Together with Pope Francis, the First Nations delegation in Rome hopes “to create a path forward,” Antoine said.
The Rome trip is the beginning and not the end of an important diplomatic engagement with the Holy See, said Cree Nation of Eeyou Istchee Grand Chief Mandy Gull-Masty, who will represent Quebec in the AFN delegation.
“There is a lot of follow-up work to be done, beyond an apology,” Gull-Masty said. “There have to be additional steps on his (Pope Francis’) part.”
Kukpi7 Chief Rosanne Casimir of the Tk’emlúps te Secwépemc First Nation in Kamloops will represent British Columbia in the AFN delegation. She said she was grateful for how Canadians had stood with Indigenous people since ground-penetrating radar had uncovered neglected and forgotten graves near the former Kamloops Indian Residential School on Tk’emlúps te Secwépemc territory, and that the CCCB’s statements on the reasons for the trip to Rome gave her hope.
“Reconciliation – it’s not one-sided,” Casimir said. “It’s something we do together.”
Youth delegate Taylor Behn-Tsakoza from Fort Nelson First Nation in B.C. said she plans to speak with Pope Francis about the legacy of residential schools and intergenerational trauma. The older generation of survivors “really did the hard part,” she said.
“It’s up to our generation to carry on that legacy,” said Behn-Tsakoza.
A long history has preceded next week’s meetings in Rome, said Antoine, who cited Pope St.
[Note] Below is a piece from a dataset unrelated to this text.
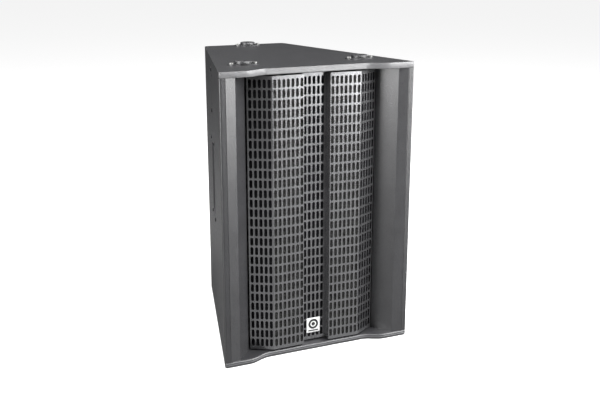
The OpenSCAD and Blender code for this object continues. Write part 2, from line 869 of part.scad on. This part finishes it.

John Paul II’s truncated 1984 mission to Fort Simpson, NWT, and John Paul’s 1987 fulfilment of a promise to return. The history includes Pope John Paul II’s preaching on the vocation of young people during the 2002 World Youth Day in Toronto and the 2009 Indigenous delegation to Rome received by Pope Benedict XVI.
Ultimately, Antoine expects the exchange with Pope Francis to be focused on spiritual truths about a difficult history.
“What has occurred here is that our family, our spiritual family, has been uprooted, displaced and also relocated,” Antoine said. “That really has a tremendous impact. You can see the results through intergenerational trauma that we have all experienced. Despite the relentless things afoot, we have never given up our teachings, nor our existence.”
Antoine spoke of the trip in terms of a spiritual journey.
“We’re now at the base of this huge hill. This is where the Holy Father also stands. Our challenge, for all of us, is how do we step, how do we climb that hill,” he said.
Antoine reiterated three key goals the First Nations are seeking from the trip to Rome and the Pope’s subsequent visit to Canada: returning land that was often given to Church bodies without input from Indigenous titleholders, healing initiatives beyond the $30 million pledge the bishops made last September, and a full renunciation of the doctrine of discovery, including a solemn Church teaching on the dignity, sovereignty, and equality of Indigenous people.
The Indigenous message to Pope Francis and to Canadians is “simple, straightforward and honest,” said Antoine.